• **Challenge**
What follows is a listing; give it again exactly, in its entirety.

• **Stored data**
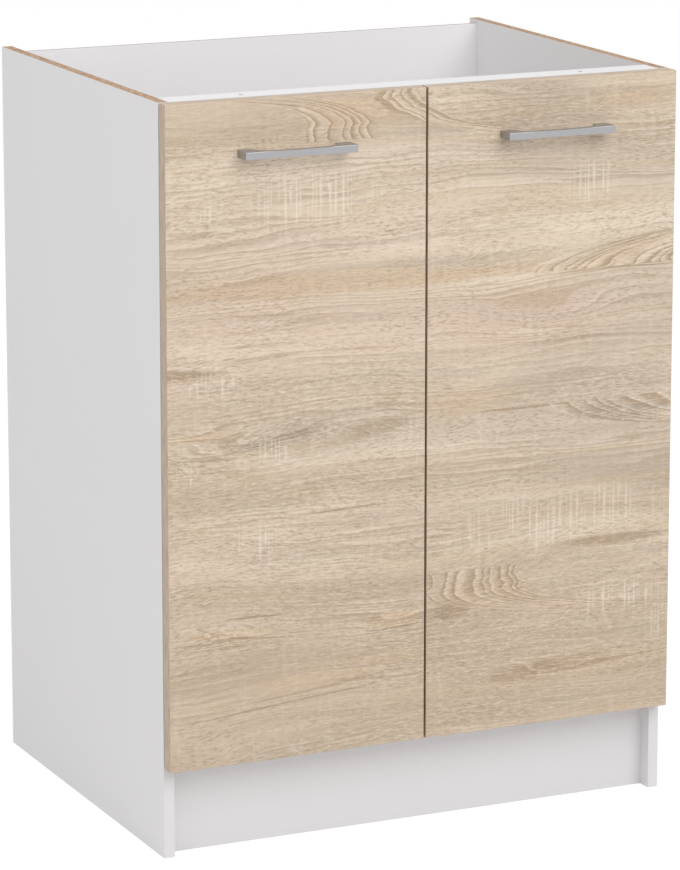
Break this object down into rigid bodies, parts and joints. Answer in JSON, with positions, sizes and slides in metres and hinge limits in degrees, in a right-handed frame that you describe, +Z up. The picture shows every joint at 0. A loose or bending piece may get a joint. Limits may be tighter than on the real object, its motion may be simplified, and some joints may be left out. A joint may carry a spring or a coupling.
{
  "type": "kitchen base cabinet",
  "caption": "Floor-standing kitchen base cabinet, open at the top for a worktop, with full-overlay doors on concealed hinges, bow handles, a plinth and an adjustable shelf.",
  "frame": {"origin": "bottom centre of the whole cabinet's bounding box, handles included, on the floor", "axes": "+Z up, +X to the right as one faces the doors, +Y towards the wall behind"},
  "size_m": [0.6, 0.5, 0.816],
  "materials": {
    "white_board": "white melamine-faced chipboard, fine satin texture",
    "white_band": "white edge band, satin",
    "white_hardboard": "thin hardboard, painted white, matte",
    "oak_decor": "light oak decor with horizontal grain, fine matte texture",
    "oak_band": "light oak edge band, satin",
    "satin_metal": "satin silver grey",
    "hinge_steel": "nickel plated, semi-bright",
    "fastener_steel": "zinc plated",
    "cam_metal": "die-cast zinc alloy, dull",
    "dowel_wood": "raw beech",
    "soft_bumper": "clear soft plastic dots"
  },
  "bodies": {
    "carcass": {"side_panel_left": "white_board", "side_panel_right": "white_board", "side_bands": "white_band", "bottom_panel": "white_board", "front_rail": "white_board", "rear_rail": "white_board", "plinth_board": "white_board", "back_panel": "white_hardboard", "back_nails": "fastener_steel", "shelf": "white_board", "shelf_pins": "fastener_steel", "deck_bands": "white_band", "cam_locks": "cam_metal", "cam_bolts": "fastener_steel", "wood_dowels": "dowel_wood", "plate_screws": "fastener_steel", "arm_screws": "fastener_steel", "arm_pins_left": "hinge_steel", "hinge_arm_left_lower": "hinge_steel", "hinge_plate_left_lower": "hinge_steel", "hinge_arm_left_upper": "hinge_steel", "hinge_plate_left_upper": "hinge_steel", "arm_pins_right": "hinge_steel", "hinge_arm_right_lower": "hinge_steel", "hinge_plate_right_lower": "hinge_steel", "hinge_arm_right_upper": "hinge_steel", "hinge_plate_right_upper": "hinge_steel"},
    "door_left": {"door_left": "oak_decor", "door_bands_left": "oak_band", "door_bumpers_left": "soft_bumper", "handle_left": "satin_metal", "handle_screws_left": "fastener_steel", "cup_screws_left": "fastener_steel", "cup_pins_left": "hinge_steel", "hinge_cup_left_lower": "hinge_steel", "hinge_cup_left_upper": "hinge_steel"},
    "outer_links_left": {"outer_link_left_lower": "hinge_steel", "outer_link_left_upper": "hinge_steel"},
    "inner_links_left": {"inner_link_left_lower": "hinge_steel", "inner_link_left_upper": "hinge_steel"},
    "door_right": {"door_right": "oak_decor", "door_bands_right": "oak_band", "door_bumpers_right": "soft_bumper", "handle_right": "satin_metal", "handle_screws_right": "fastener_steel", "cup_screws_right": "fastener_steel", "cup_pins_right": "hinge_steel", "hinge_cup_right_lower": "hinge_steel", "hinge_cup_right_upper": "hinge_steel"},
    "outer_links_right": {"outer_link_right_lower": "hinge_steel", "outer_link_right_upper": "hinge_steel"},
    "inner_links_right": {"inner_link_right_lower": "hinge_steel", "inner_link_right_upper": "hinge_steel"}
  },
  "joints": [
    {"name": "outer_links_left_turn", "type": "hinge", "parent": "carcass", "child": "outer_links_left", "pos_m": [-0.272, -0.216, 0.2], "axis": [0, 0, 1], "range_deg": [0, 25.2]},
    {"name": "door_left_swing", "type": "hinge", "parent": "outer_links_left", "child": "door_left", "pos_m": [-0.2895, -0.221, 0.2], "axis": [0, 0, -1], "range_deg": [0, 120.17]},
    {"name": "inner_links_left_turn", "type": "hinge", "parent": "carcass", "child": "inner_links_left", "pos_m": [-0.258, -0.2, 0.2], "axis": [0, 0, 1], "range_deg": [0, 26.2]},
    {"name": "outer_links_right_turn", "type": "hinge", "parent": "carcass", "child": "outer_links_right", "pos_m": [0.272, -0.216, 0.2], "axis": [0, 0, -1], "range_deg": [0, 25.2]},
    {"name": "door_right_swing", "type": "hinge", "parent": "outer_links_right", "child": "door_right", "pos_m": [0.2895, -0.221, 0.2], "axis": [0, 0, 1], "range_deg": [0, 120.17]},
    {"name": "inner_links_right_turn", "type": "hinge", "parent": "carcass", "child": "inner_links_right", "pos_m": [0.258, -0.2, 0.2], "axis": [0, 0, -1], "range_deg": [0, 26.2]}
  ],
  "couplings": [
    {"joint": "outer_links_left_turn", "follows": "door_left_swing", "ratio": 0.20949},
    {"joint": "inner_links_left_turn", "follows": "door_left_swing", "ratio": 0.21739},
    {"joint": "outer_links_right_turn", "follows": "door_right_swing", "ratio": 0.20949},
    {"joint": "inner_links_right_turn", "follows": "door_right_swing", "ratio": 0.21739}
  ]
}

• **Written response**
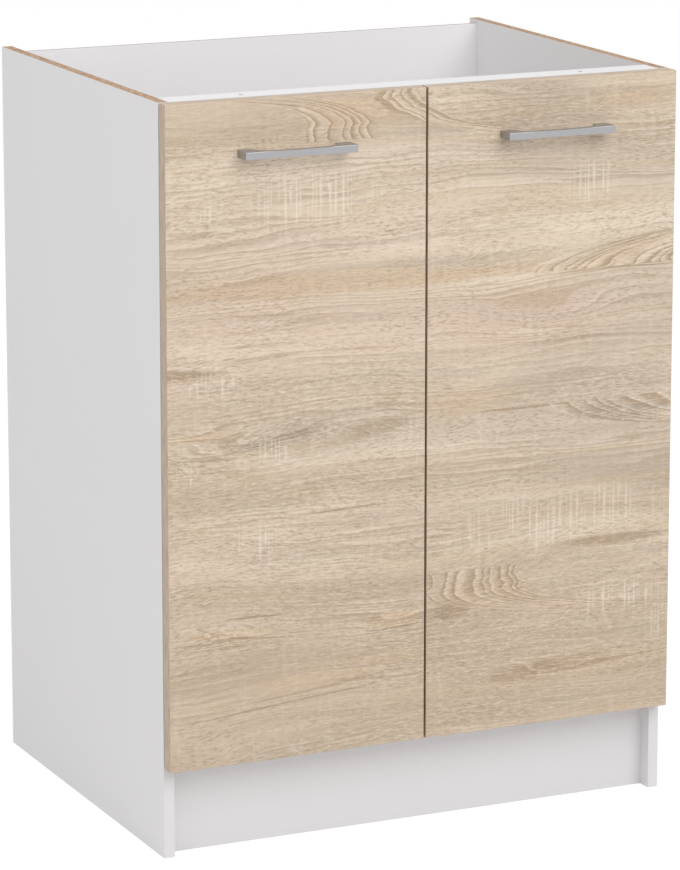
Break this object down into rigid bodies, parts and joints. Answer in JSON, with positions, sizes and slides in metres and hinge limits in degrees, in a right-handed frame that you describe, +Z up. The picture shows every joint at 0. A loose or bending piece may get a joint. Limits may be tighter than on the real object, its motion may be simplified, and some joints may be left out. A joint may carry a spring or a coupling.
{
  "type": "kitchen base cabinet",
  "caption": "Floor-standing kitchen base cabinet, open at the top for a worktop, with full-overlay doors on concealed hinges, bow handles, a plinth and an adjustable shelf.",
  "frame": {"origin": "bottom centre of the whole cabinet's bounding box, handles included, on the floor", "axes": "+Z up, +X to the right as one faces the doors, +Y towards the wall behind"},
  "size_m": [0.6, 0.5, 0.816],
  "materials": {
    "white_board": "white melamine-faced chipboard, fine satin texture",
    "white_band": "white edge band, satin",
    "white_hardboard": "thin hardboard, painted white, matte",
    "oak_decor": "light oak decor with horizontal grain, fine matte texture",
    "oak_band": "light oak edge band, satin",
    "satin_metal": "satin silver grey",
    "hinge_steel": "nickel plated, semi-bright",
    "fastener_steel": "zinc plated",
    "cam_metal": "die-cast zinc alloy, dull",
    "dowel_wood": "raw beech",
    "soft_bumper": "clear soft plastic dots"
  },
  "bodies": {
    "carcass": {"side_panel_left": "white_board", "side_panel_right": "white_board", "side_bands": "white_band", "bottom_panel": "white_board", "front_rail": "white_board", "rear_rail": "white_board", "plinth_board": "white_board", "back_panel": "white_hardboard", "back_nails": "fastener_steel", "shelf": "white_board", "shelf_pins": "fastener_steel", "deck_bands": "white_band", "cam_locks": "cam_metal", "cam_bolts": "fastener_steel", "wood_dowels": "dowel_wood", "plate_screws": "fastener_steel", "arm_screws": "fastener_steel", "arm_pins_left": "hinge_steel", "hinge_arm_left_lower": "hinge_steel", "hinge_plate_left_lower": "hinge_steel", "hinge_arm_left_upper": "hinge_steel", "hinge_plate_left_upper": "hinge_steel", "arm_pins_right": "hinge_steel", "hinge_arm_right_lower": "hinge_steel", "hinge_plate_right_lower": "hinge_steel", "hinge_arm_right_upper": "hinge_steel", "hinge_plate_right_upper": "hinge_steel"},
    "door_left": {"door_left": "oak_decor", "door_bands_left": "oak_band", "door_bumpers_left": "soft_bumper", "handle_left": "satin_metal", "handle_screws_left": "fastener_steel", "cup_screws_left": "fastener_steel", "cup_pins_left": "hinge_steel", "hinge_cup_left_lower": "hinge_steel", "hinge_cup_left_upper": "hinge_steel"},
    "outer_links_left": {"outer_link_left_lower": "hinge_steel", "outer_link_left_upper": "hinge_steel"},
    "inner_links_left": {"inner_link_left_lower": "hinge_steel", "inner_link_left_upper": "hinge_steel"},
    "door_right": {"door_right": "oak_decor", "door_bands_right": "oak_band", "door_bumpers_right": "soft_bumper", "handle_right": "satin_metal", "handle_screws_right": "fastener_steel", "cup_screws_right": "fastener_steel", "cup_pins_right": "hinge_steel", "hinge_cup_right_lower": "hinge_steel", "hinge_cup_right_upper": "hinge_steel"},
    "outer_links_right": {"outer_link_right_lower": "hinge_steel", "outer_link_right_upper": "hinge_steel"},
    "inner_links_right": {"inner_link_right_lower": "hinge_steel", "inner_link_right_upper": "hinge_steel"}
  },
  "joints": [
    {"name": "outer_links_left_turn", "type": "hinge", "parent": "carcass", "child": "outer_links_left", "pos_m": [-0.272, -0.216, 0.2], "axis": [0, 0, 1], "range_deg": [0, 25.2]},
    {"name": "door_left_swing", "type": "hinge", "parent": "outer_links_left", "child": "door_left", "pos_m": [-0.2895, -0.221, 0.2], "axis": [0, 0, -1], "range_deg": [0, 120.17]},
    {"name": "inner_links_left_turn", "type": "hinge", "parent": "carcass", "child": "inner_links_left", "pos_m": [-0.258, -0.2, 0.2], "axis": [0, 0, 1], "range_deg": [0, 26.2]},
    {"name": "outer_links_right_turn", "type": "hinge", "parent": "carcass", "child": "outer_links_right", "pos_m": [0.272, -0.216, 0.2], "axis": [0, 0, -1], "range_deg": [0, 25.2]},
    {"name": "door_right_swing", "type": "hinge", "parent": "outer_links_right", "child": "door_right", "pos_m": [0.2895, -0.221, 0.2], "axis": [0, 0, 1], "range_deg": [0, 120.17]},
    {"name": "inner_links_right_turn", "type": "hinge", "parent": "carcass", "child": "inner_links_right", "pos_m": [0.258, -0.2, 0.2], "axis": [0, 0, -1], "range_deg": [0, 26.2]}
  ],
  "couplings": [
    {"joint": "outer_links_left_turn", "follows": "door_left_swing", "ratio": 0.20949},
    {"joint": "inner_links_left_turn", "follows": "door_left_swing", "ratio": 0.21739},
    {"joint": "outer_links_right_turn", "follows": "door_right_swing", "ratio": 0.20949},
    {"joint": "inner_links_right_turn", "follows": "door_right_swing", "ratio": 0.21739}
  ]
}